The judgment must, therefore, be affirmed, with costs.
When the legislature has provided two modes of conferring offices, one by nomination by the mayor to the common council and their confirmation of such nomination, and the other by appointment by the mayor alone, I do not think that the distinction thus made can be ignored, and one method treated as the equivalent of the other. The office of excise commissioner, now in controversy, was, as is decided in People v. Gates ( 56 N Y, 387), conferable by appointment by the mayor. The power and responsibility rested with him alone. Instead of himself making the appointments the mayor, in the present case, proposed names to the common council for their approval, and they having approved his nominations the nominees were sworn in. It does not seem to me that this was a valid exercise of the power of appointment. The argument in its support is, that inasmuch as the mayor had power to appoint without asking the consent of the common council, his consulting them was a mere superfluity which did no harm.

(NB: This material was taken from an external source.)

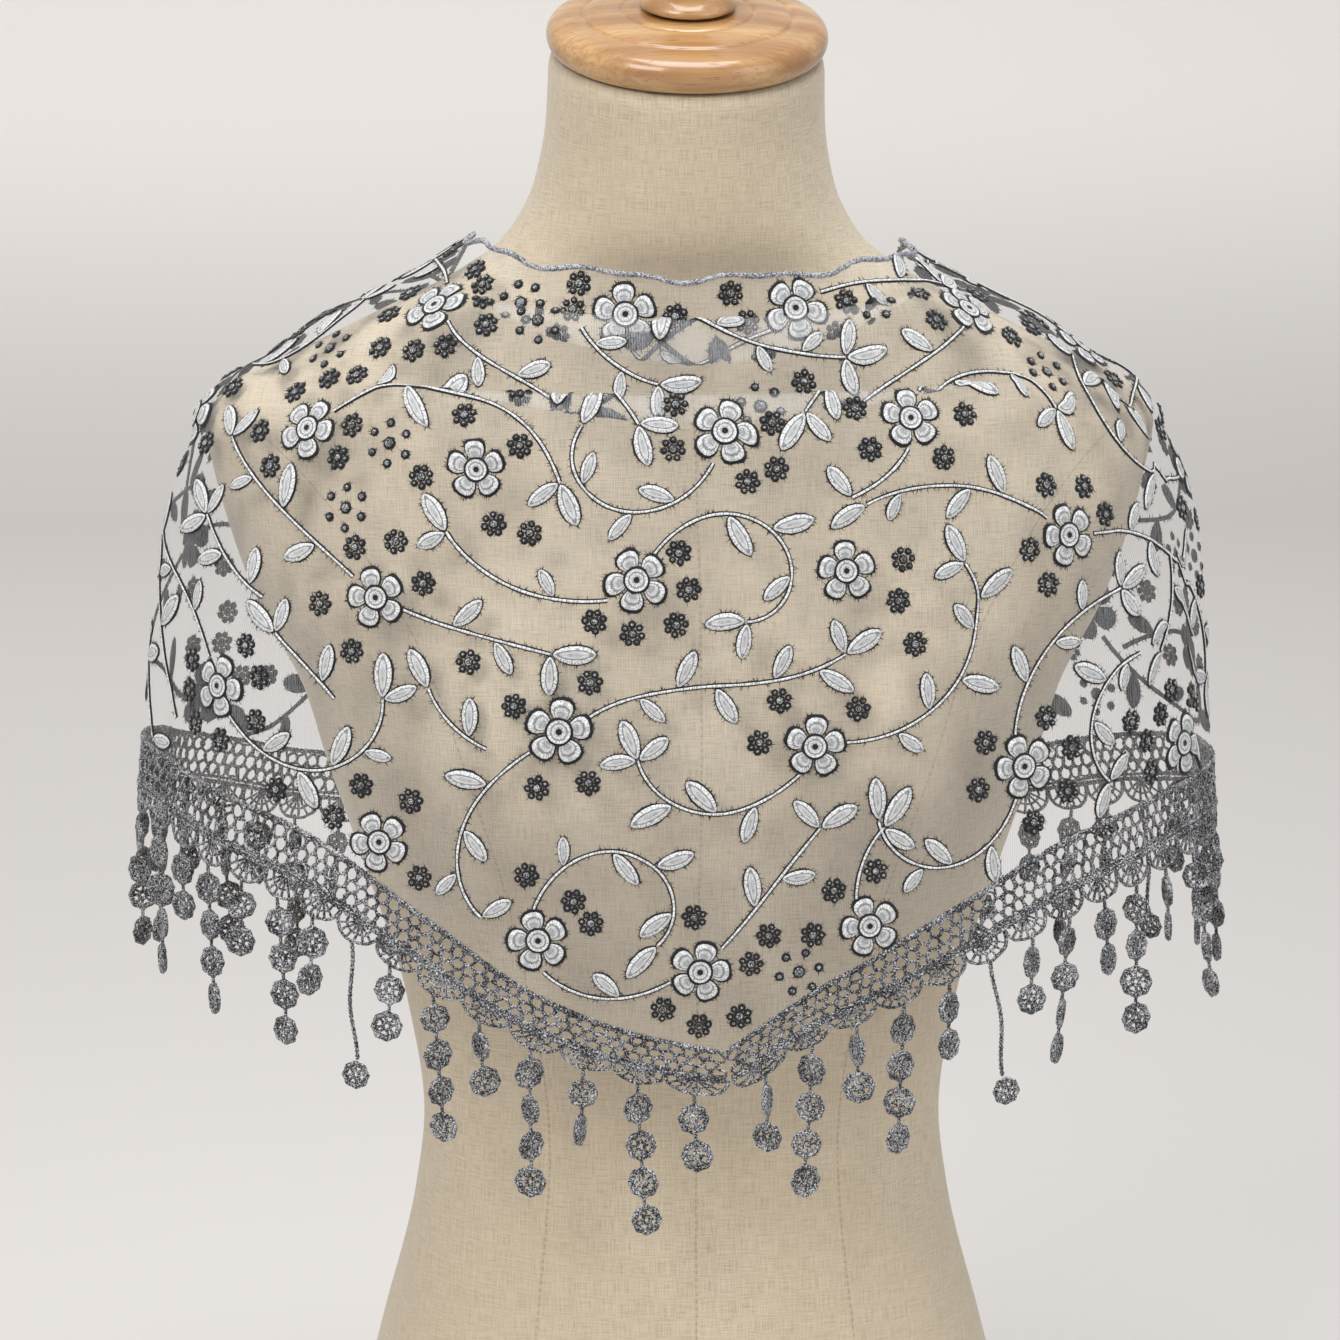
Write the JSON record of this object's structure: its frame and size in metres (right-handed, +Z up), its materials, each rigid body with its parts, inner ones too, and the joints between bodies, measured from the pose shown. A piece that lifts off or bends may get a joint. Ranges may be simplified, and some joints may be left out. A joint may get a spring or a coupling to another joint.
{
  "type": "lace shawl on dress form",
  "caption": "Sheer triangular shawl with a crochet lace border and disc fringe, worn point to the front over a limbless linen dress form with a turned wooden neck cap.",
  "frame": {"origin": "centre of the dress form's flat underside", "axes": "+Z up, +Y towards the back, +X to the right as one looks at the front"},
  "size_m": [0.4587, 0.278, 0.7553],
  "materials": {
    "linen": "matt slubby weave",
    "wood": "gloss varnish",
    "tulle": "sheer net with embroidery",
    "lace": "matt crochet yarn"
  },
  "bodies": {
    "root": {"dress_form": "linen", "neck_cap": "wood", "cap_knob": "wood", "shawl_front": "tulle", "shawl_back_left": "tulle", "shawl_back_right": "tulle", "shawl_knot": "tulle", "shawl_tail_left": "tulle", "shawl_tail_right": "tulle", "border_front_left": "lace", "border_front_right": "lace", "border_back_left": "lace", "border_back_right": "lace", "border_tail_left": "lace", "border_tail_right": "lace", "fringe_front_left": "lace", "fringe_front_right": "lace", "fringe_back_left": "lace", "fringe_back_right": "lace", "fringe_tail_left": "lace", "fringe_tail_right": "lace"}
  },
  "joints": []
}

But the answer to this argument is that the mayor did not exercise his power, but submitted the question to the common council. It is by no means certain that if they had rejected his nominations, the nominees would, nevertheless, have been admitted to the office, or even that if the mayor had not supposed a confirmation necessary he would have made the nominations which he did. Both of these propositions must be assumed for the purpose of establishing that the nomination was equivalent to an appointment. When the legislature has conferred this power upon the mayor, I think he must exercise it and give to the public the benefit of his free choice, and assume the entire responsibility of the selection, and that it is not a compliance with the law to submit the matter to the decision of another body, and thus divide both the power and responsibility.
The judgment should be reversed.
All concur with EARL, J., except RAPALLO, J., dissenting.
Judgment affirmed.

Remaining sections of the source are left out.